* [PROMPT]: Your task is to output all the records below, word for word.

* [ENTRIES PROVIDED]:

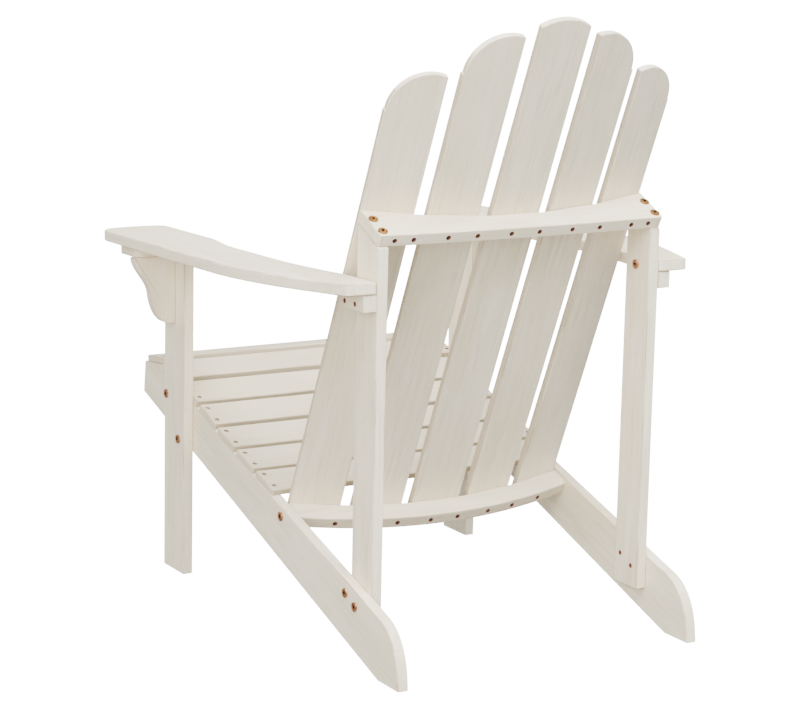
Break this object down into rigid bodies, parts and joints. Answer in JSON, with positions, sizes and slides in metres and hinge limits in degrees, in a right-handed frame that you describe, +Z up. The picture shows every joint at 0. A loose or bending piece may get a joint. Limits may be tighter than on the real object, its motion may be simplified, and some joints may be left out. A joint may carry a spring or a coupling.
{
  "type": "adirondack chair",
  "caption": "Adirondack chair of flat whitewashed boards, with a reclined fan-shaped slatted back, dished slatted seat and broad arms.",
  "frame": {"origin": "on the floor, below the middle of the chair's bounding box", "axes": "+Z up; the sitter looks towards -Y; +X is the sitter's left"},
  "size_m": [0.749, 0.883, 0.9734],
  "materials": {
    "whitewashed_wood": "hardwood under a thin warm off-white wash, satin, with faint grey-brown grain",
    "yellow_zinc_steel": "yellow zinc-plated steel, slightly dulled",
    "dark_screw_steel": "dark zinc-plated steel, dulled"
  },
  "bodies": {
    "root": {"side_rail_left": "whitewashed_wood", "side_rail_right": "whitewashed_wood", "front_leg_left": "whitewashed_wood", "front_leg_right": "whitewashed_wood", "rear_post_left": "whitewashed_wood", "rear_post_right": "whitewashed_wood", "upper_back_rail": "whitewashed_wood", "lower_back_rail": "whitewashed_wood", "back_slat_1": "whitewashed_wood", "back_slat_2": "whitewashed_wood", "back_slat_3": "whitewashed_wood", "back_slat_4": "whitewashed_wood", "back_slat_5": "whitewashed_wood", "seat_slat_1": "whitewashed_wood", "seat_slat_2": "whitewashed_wood", "seat_slat_3": "whitewashed_wood", "seat_slat_4": "whitewashed_wood", "seat_slat_5": "whitewashed_wood", "seat_slat_6": "whitewashed_wood", "seat_slat_7": "whitewashed_wood", "arm_left": "whitewashed_wood", "arm_right": "whitewashed_wood", "arm_bracket_left": "whitewashed_wood", "arm_bracket_right": "whitewashed_wood", "bracket_plate_left": "whitewashed_wood", "bracket_plate_right": "whitewashed_wood", "arm_cleat_left": "whitewashed_wood", "arm_cleat_right": "whitewashed_wood", "leg_bolts": "yellow_zinc_steel", "leg_bolt_nuts": "dark_screw_steel", "post_bolts": "yellow_zinc_steel", "post_bolt_nuts": "dark_screw_steel", "upper_rail_bolts": "yellow_zinc_steel", "lower_rail_bolts": "yellow_zinc_steel", "arm_bolts": "yellow_zinc_steel", "upper_rail_screws": "dark_screw_steel", "lower_rail_screws": "dark_screw_steel", "seat_screws": "dark_screw_steel", "cleat_screws": "dark_screw_steel", "bracket_screws": "dark_screw_steel", "plate_screws": "dark_screw_steel"}
  },
  "joints": []
}
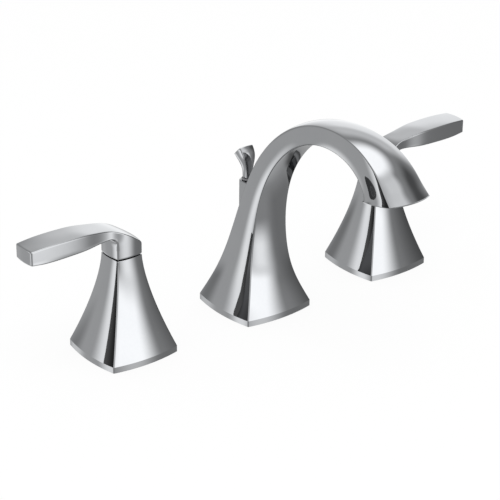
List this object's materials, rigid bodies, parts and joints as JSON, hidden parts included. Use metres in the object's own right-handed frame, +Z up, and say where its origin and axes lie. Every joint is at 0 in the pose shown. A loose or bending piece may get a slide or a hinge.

* [ANSWER TO THE TASK]:
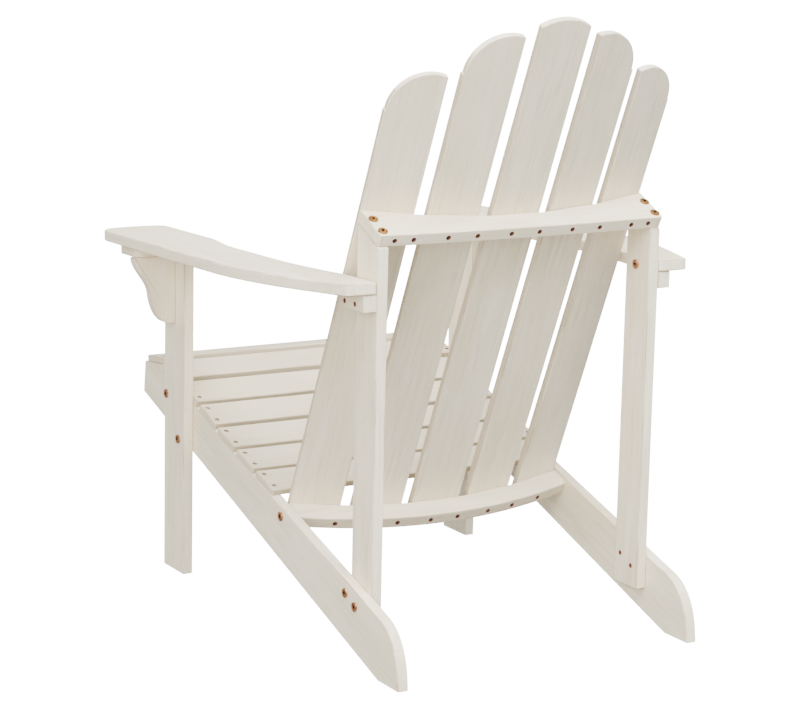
Break this object down into rigid bodies, parts and joints. Answer in JSON, with positions, sizes and slides in metres and hinge limits in degrees, in a right-handed frame that you describe, +Z up. The picture shows every joint at 0. A loose or bending piece may get a joint. Limits may be tighter than on the real object, its motion may be simplified, and some joints may be left out. A joint may carry a spring or a coupling.
{
  "type": "adirondack chair",
  "caption": "Adirondack chair of flat whitewashed boards, with a reclined fan-shaped slatted back, dished slatted seat and broad arms.",
  "frame": {"origin": "on the floor, below the middle of the chair's bounding box", "axes": "+Z up; the sitter looks towards -Y; +X is the sitter's left"},
  "size_m": [0.749, 0.883, 0.9734],
  "materials": {
    "whitewashed_wood": "hardwood under a thin warm off-white wash, satin, with faint grey-brown grain",
    "yellow_zinc_steel": "yellow zinc-plated steel, slightly dulled",
    "dark_screw_steel": "dark zinc-plated steel, dulled"
  },
  "bodies": {
    "root": {"side_rail_left": "whitewashed_wood", "side_rail_right": "whitewashed_wood", "front_leg_left": "whitewashed_wood", "front_leg_right": "whitewashed_wood", "rear_post_left": "whitewashed_wood", "rear_post_right": "whitewashed_wood", "upper_back_rail": "whitewashed_wood", "lower_back_rail": "whitewashed_wood", "back_slat_1": "whitewashed_wood", "back_slat_2": "whitewashed_wood", "back_slat_3": "whitewashed_wood", "back_slat_4": "whitewashed_wood", "back_slat_5": "whitewashed_wood", "seat_slat_1": "whitewashed_wood", "seat_slat_2": "whitewashed_wood", "seat_slat_3": "whitewashed_wood", "seat_slat_4": "whitewashed_wood", "seat_slat_5": "whitewashed_wood", "seat_slat_6": "whitewashed_wood", "seat_slat_7": "whitewashed_wood", "arm_left": "whitewashed_wood", "arm_right": "whitewashed_wood", "arm_bracket_left": "whitewashed_wood", "arm_bracket_right": "whitewashed_wood", "bracket_plate_left": "whitewashed_wood", "bracket_plate_right": "whitewashed_wood", "arm_cleat_left": "whitewashed_wood", "arm_cleat_right": "whitewashed_wood", "leg_bolts": "yellow_zinc_steel", "leg_bolt_nuts": "dark_screw_steel", "post_bolts": "yellow_zinc_steel", "post_bolt_nuts": "dark_screw_steel", "upper_rail_bolts": "yellow_zinc_steel", "lower_rail_bolts": "yellow_zinc_steel", "arm_bolts": "yellow_zinc_steel", "upper_rail_screws": "dark_screw_steel", "lower_rail_screws": "dark_screw_steel", "seat_screws": "dark_screw_steel", "cleat_screws": "dark_screw_steel", "bracket_screws": "dark_screw_steel", "plate_screws": "dark_screw_steel"}
  },
  "joints": []
}
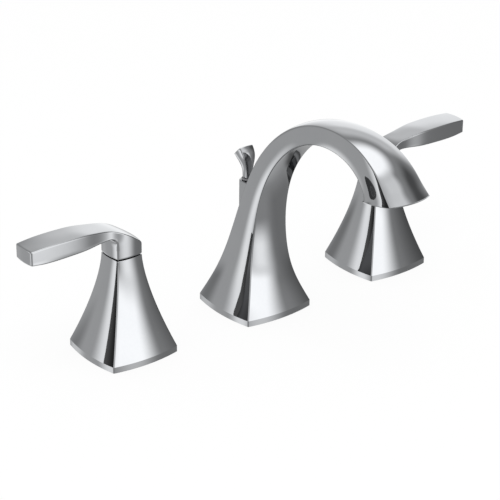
List this object's materials, rigid bodies, parts and joints as JSON, hidden parts included. Use metres in the object's own right-handed frame, +Z up, and say where its origin and axes lie. Every joint is at 0 in the pose shown. A loose or bending piece may get a slide or a hinge.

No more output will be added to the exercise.